Tie-in novels and comic books were ordered, gushing teen magazine articles were written -- Wes (sigh) lives in a "bachelor apartment in West Hollywood.".  Then, after a "meet cute" episode of The Partridge Family, Getting Together premiered in October 1971. 

We must have watched -- the alternative was All in the Family, which Mom and Dad didn't allow because of the atheists.  But I don't recall anything except Bobby and Wes (sigh) smiling at each other.  My description comes from nostalgia articles:

In the first episode, Bobby becomes the guardian of his orphaned younger sister, but she runs away when she thinks her presence is interfering with their romance...um, I mean friendship. Don't they have their own room?  

Most episodes involved their parenting problems rather than the singing-song writing stuff - dig, a teenage girl in 1971 likes The Lawrence Welk Show!

Co-parents in an alternative family, plus the guys lived in an antique shop.
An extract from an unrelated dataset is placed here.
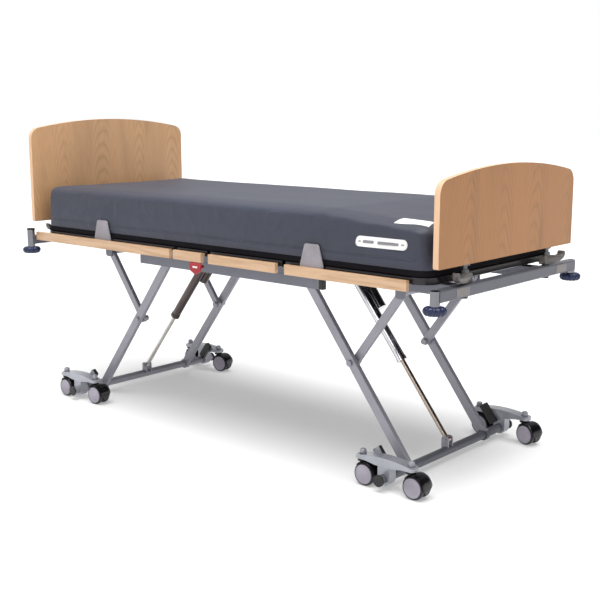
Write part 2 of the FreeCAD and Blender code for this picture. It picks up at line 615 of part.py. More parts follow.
def caster_arm(end, side):
    """Cast rocker that sits on the cross tube and carries a caster at each end and a stop plate."""
    reach = CASTER_PITCH + 20
    y0, y1 = CASTER_Y - CASTER_ARM_WIDTH / 2, CASTER_Y + CASTER_ARM_WIDTH / 2
    under, top, crown = CASTER_ARM_UNDER, CASTER_ARM_BOSS_TOP - 3, CASTER_ARM_CROWN
    points = [(-reach, under), (-reach, top), (reach, top), (reach, under), (72, under)]
    points += [(34, under - 6), (-34, under - 6), (-72, under)]
    arch = plate_xz(points, {1: (0, crown)}, y0, y1)
    arch = round_edges(arch, AXIS_Z, 14)
    web = box(-24, 24, y0 + 4, y1 - 4, AXLE_Z, crown - 14)
    hub = across(24, 0, AXLE_Z, y0 + 4, y1 - 4)
    pocket = box(26, CASTER_PITCH - 22, y0 + 7, y1 - 7, under - 10, crown - 12)
    shape = arch.fuse(web).fuse(hub).cut(pocket).cut(mirror_x(pocket))
    for s in (-1, 1):
        boss = upright(18, s * CASTER_PITCH, CASTER_Y, under, CASTER_ARM_BOSS_TOP)
        bore = upright(STEM_R + RUN_FIT, s * CASTER_PITCH, CASTER_Y, under - 10, crown + 9)
        spot_face = upright(STEM_SPOT_FACE_R, s * CASTER_PITCH, CASTER_Y, CASTER_ARM_BOSS_TOP, crown + 9)
        shape = shape.fuse(boss).cut(bore).cut(spot_face)
    shape = shape.fuse(stop_plate()).cut(across(AXLE_R + RUN_FIT, 0, AXLE_Z, STOP_IN_Y - 1, y1 + 1))
    shape.translate(V(AXLE_X, 0, 0))
    shape = shape if side > 0 else mirror_y(shape)
    return [place_end(shape, end)]


def stem_position(end, side, outer):
    return V(end * (AXLE_X + (CASTER_PITCH if outer else -CASTER_PITCH)), side * CASTER_Y, 0)


def caster_heading(end, side, outer):
    key = ("foot" if end > 0 else "head") + ("_near" if side < 0 else "_far")
    return HEADINGS[key][1 if outer else 0]


def place_caster(shape, end, side, outer):
    """Turn a caster drawn at the origin to its heading and stand it at its stem."""
    shape.rotate(ORIGIN, AXIS_Z, caster_heading(end, side, outer))
    shape.translate(stem_position(end, side, outer))
    return shape


def caster_housing(end, side, outer):
    """Stem, neck, middle plate and hood of a twin-wheel caster."""
    hood = across(HOOD_OUT_R, TRAIL, WHEEL_R, -HOOD_HALF_WIDTH, HOOD_HALF_WIDTH)
    hood = hood.cut(across(HOOD_IN_R, TRAIL, WHEEL_R, -HOOD_HALF_WIDTH - 1, HOOD_HALF_WIDTH + 1))
    keep = box(-30, TRAIL + 26, -40, 40, WHEEL_R + 14, WHEEL_R + 60)
    middle = across(HOOD_OUT_R - 1, TRAIL, WHEEL_R, -WHEEL_INNER_Y + 1.5, WHEEL_INNER_Y - 1.5)
    middle = middle.common(box(-40, 80, -20, 20, 22, 100))
    neck = upright(14, 0, 0, WHEEL_R + 34, CASTER_ARM_UNDER - 0.3)
    neck = neck.cut(across(HOOD_IN_R, TRAIL, WHEEL_R, WHEEL_INNER_Y - 1.5, 40))
    neck = neck.cut(across(HOOD_IN_R, TRAIL, WHEEL_R, -40, -WHEEL_INNER_Y + 1.5))
    stem = upright(STEM_R, 0, 0, CASTER_ARM_UNDER - 2, CASTER_ARM_BOSS_TOP + 1)
    head = upright(STEM_HEAD_R, 0, 0, CASTER_ARM_BOSS_TOP + 0.3, CASTER_ARM_BOSS_TOP + 8)
    shape = hood.common(keep).fuse(middle).fuse(neck).fuse(stem).fuse(head)
    shape = shape.cut(across(5 + RUN_FIT, TRAIL, WHEEL_R, -40, 40))
    return [place_caster(shape, end, side, outer)]


def caster_wheels(end, side, outer):
    """Two wheels on one axle."""
    wheels = across(5, TRAIL, WHEEL_R, -WHEEL_INNER_Y, WHEEL_INNER_Y)
    for s in (-1, 1):
        y0, y1 = sorted((s * WHEEL_INNER_Y, s * (WHEEL_INNER_Y + WHEEL_WIDTH)))
        wheel = across(WHEEL_R, TRAIL, WHEEL_R, y0, y1)
        rims = [e for e in wheel.Edges if isinstance(e.Curve, Part.Circle)]
        wheels = wheels.fuse(wheel.makeFillet(4, rims))
    return [place_caster(wheels, end, side, outer)]


# ---- drive and handle ----
def twin_drive():
    """Housing with the two motors for the back and thigh sections, hung from the seat section."""
    x0, x1 = DRIVE_X
    body = box(x0, x1, -DRIVE_HALF_WIDTH, DRIVE_HALF_WIDTH, DRIVE_BOTTOM, DRIVE_TOP)
    body = round_edges(body, AXIS_X, 16)
    hangers = [box(-60, -30, s * 50 - 10, s * 50 + 10, DRIVE_TOP, DECK_TOP - 14) for s in (-1, 1)]
    mount = box(x1, CROSS_X - CROSS_HALF, -40, 40, FRAME_BOTTOM + 5, FRAME_TOP - 5)
    return [body, mount] + hangers


def release_handle():
    """Shield-shaped pull with its stem and end stop."""
    half = 31
    points = [
        (HANDLE_X - half, HANDLE_TOP),
        (HANDLE_X - half + 4, HANDLE_BOTTOM + 14),
        (HANDLE_X, HANDLE_BOTTOM),
        (HANDLE_X + half - 4, HANDLE_BOTTOM + 14),
        (HANDLE_X + half, HANDLE_TOP),
    ]
    plate = plate_xz(points, {}, -HANDLE_Y - 2, -HANDLE_Y + 2)
    plate = round_edges(plate, AXIS_Y, 4)
    stem = across(3, HANDLE_X, 652, -HANDLE_Y + 2, -358)
    stop = across(7, HANDLE_X, 652, -362, -358)
    return [plate.fuse(stem).fuse(stop)]


# ---- build ----
def build():
    os.makedirs("parts", exist_ok=True)
    save("main_frame", main_frame())
    save("slide_rails", slide_rails())
    save("frame_end_caps", frame_end_caps())
    save("twin_drive", twin_drive())
    save("release_handle", release_handle())
    save("back_deck", back_deck())
    save("thigh_deck", thigh_deck())
    save("leg_deck", leg_deck())
    for section in ("back", "seat", "thigh", "leg"):
        save(section + "_trims", side_trims(section))
        save("mattress_" + section, mattress(section))
    for section in RETAINER_X:
        save(section + "_retainers", retainers(section))
    for end, name in ((-1, "head"), (1, "foot")):
        save(name + "_beam", end_beam(end))
        save(name + "board", end_panel(end))
        save(name + "board_posts", panel_posts(end))
        save(name + "_lift_legs", lift_legs(end))
        save(name + "_lift_arms", lift_arms(end))
        save(name + "_lift_cylinder", lift_cylinder(end))
        save(name + "_lift_rod", lift_rod(end))
        for side, side_name in ((-1, "near"), (1, "far")):
            save(name + "_clamp_lever_" + side_name, clamp_lever(end, side))
            save(name + "_bumper_roller_" + side_name, bumper_roller(end, side))
            save(name + "_caster_arm_" + side_name, caster_arm(end, side))
            for outer, place in ((False, "inner"), (True, "outer")):
                tag = "_".join((name, side_name, place))
                save(tag + "_caster_housing", caster_housing(end, side, outer))
                save(tag + "_caster_wheels", caster_wheels(end, side, outer))


build()
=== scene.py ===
import json
import math
from collections import namedtuple

import bmesh
import bpy
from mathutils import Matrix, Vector, noise
from mathutils.bvhtree import BVHTree


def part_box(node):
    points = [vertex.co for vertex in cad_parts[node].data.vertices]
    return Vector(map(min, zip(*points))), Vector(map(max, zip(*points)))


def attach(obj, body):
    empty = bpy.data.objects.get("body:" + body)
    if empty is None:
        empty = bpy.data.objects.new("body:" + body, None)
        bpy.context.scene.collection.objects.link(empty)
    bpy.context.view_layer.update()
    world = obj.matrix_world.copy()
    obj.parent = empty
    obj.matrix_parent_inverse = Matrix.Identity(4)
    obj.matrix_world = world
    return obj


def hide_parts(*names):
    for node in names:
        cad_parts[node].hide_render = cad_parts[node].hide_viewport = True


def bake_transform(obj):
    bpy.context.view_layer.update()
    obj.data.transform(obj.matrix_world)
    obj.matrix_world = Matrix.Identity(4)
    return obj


# Looks of the adjustable hospital bed, in metres: +X to the foot end, -Y the near side, +Z up.

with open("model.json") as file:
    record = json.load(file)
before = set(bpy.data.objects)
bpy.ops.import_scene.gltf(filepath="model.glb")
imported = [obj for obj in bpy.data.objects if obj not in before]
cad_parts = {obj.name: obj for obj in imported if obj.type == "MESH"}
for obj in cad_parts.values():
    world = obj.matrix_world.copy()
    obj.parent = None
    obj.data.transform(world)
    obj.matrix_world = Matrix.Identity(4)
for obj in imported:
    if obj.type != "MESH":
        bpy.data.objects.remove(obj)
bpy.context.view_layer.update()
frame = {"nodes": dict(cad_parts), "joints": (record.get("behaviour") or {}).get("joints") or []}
NODES = frame["nodes"]
ENDS = (("head", -1), ("foot", 1))
SIDES = (("near", -1), ("far", 1))
SECTIONS = ("back", "seat", "thigh", "leg")

# ---- colours, as 0-255 display values ----
FRAME_GREY = (110, 111, 121)
# the beam grey is also used as painted shade on the foot cross tube
BEAM_GREY_AND_TUBE_SHADE = (94, 95, 103)
LEG_GREY = (148, 147, 156)
CAST_GREY = (158, 160, 168)
DECK_GREY = (36, 33, 36)
MATTRESS_BLUE = (49, 52, 66)
BASE_BLACK = (12, 10, 15)
OAK_LIGHT = (172, 127, 86)
OAK_DARK = (130, 90, 56)
OAK_TONES = {"head": (1.10, 1.16, 1.24), "foot": (0.98, 0.91, 0.75)}
BANDING = (222, 182, 146)
MAPLE_LIGHT = (198, 164, 130)
MAPLE_DARK = (172, 134, 98)
RETAINER_GREY = (136, 132, 138)
LEVER_GREY = (90, 85, 83)
NAVY = (15, 28, 64)
DISC_GREY = (146, 140, 152)
PLASTIC_BLACK = (20, 19, 22)
LABEL_WHITE = (234, 233, 231)
PRINT_GREY = (128, 127, 131)
PLATE_GREY = (124, 119, 117)
RED = (158, 8, 28)
FLOOR_GREY = (205, 205, 205)
BRONZE_TUBE = (100, 90, 90)
BRONZE_ROD = (172, 156, 146)
SATIN_ROD = (214, 211, 206)
CHROME = (205, 205, 208)
BRIGHT_STEEL = (212, 212, 214)
POST_STEEL = (128, 128, 134)
SOCKET_STEEL = (98, 100, 100)
HOOD_BLACK = (13, 12, 15)
TYRE_BLACK = (24, 22, 28)
DRIVE_GREY = (66, 66, 70)

# ---- oak veneer, metres ----
LEAF_HALF_WIDTH, LEAF_WAVER = 0.105, 0.10
ARCH_STEEPNESS, RINGS_PER_METRE, RING_WAVER = 48.0, 34.0, 0.16

# ---- where one finish meets another on a CAD node ----
DECK_PAINT_Z, DECK_HALF_WIDTH = 0.6995, 0.401
RAIL_STRIP_LENGTH = 0.006
POST_INSET = 0.0335
SOCKET_IN_Y, SOCKET_OUT_Y, SOCKET_Z = 0.245, 0.279, 0.6975
# CROSS_TUBE_TOP bounds the foot cross tube, which is given painted shade
LEG_CAP_DEPTH, CROSS_TUBE_TOP = 0.0065, 0.0575
LEG_ROLLER_Y, LEG_ROLLER_Z = 0.2505, 0.5
ARM_FACE_MARGIN = 0.0005

# ---- lying surface ----
HINGE_Z = 0.711
SEAT_SPLIT_X, THIGH_SPLIT_X = -0.032, 0.195
HEEL_SLOPE_START, HEEL_DROP = 0.560, 0.034
BASE_BAND_TOP = 0.744
BASE_ROUNDING, BASE_REACH, BASE_SINK = 0.012, 0.055, 0.0015
BLOCK_INSET, VOXEL = 0.003, 0.014
CORNER_RADIUS, RIM_RADIUS = 0.042, 0.024
SEAM_Z, SEAM_RADIUS, SEAM_PITCH, SEAM_END_GAP = 0.774, 0.0016, 0.012, 0.05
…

They couldn't be more gay-coded if they plastered their bedroom with pictures of Steve Reeves.  

Except Getting Together didn't air on  ABC's Friday night block of kid-friendly programs.  It aired on Saturday night, where it failed to make a dent in the juggernaut of Archie, Edith, and the Meathead.  14 episodes appeared through January 1972, and then the duo disbanded.  But the memory of a gay romance has lingered.

Was Wes (sigh) gay in real life, did he and Bobby have a platonic-pal bromance, or was their relationship purely manufactured? I knew almost nothing about him then, and I still don't.  He is almost absent from the internet.  All I have is a few details about the show and 13 acting roles listed on the IMDB. 

He was born in New York City on July 25th, 1947.  "Stern" means "star" in German and Yiddish, so I'm assuming Jewish, although "Wesley" is a Methodist name.  No info on his education.  In 1969 he hit Hollywood and joined the Groundlings comedy troupe.

He turned down the role of Benjamin Braddock in The Graduate (1969) to star in The First Time (1969): Three teenage boys on vacation in Niagara Falls mistake Jacqueline Bisset for a hooker and set out to lose their virginity.  Wes (sigh) is into it, but his gay-coded friend is not.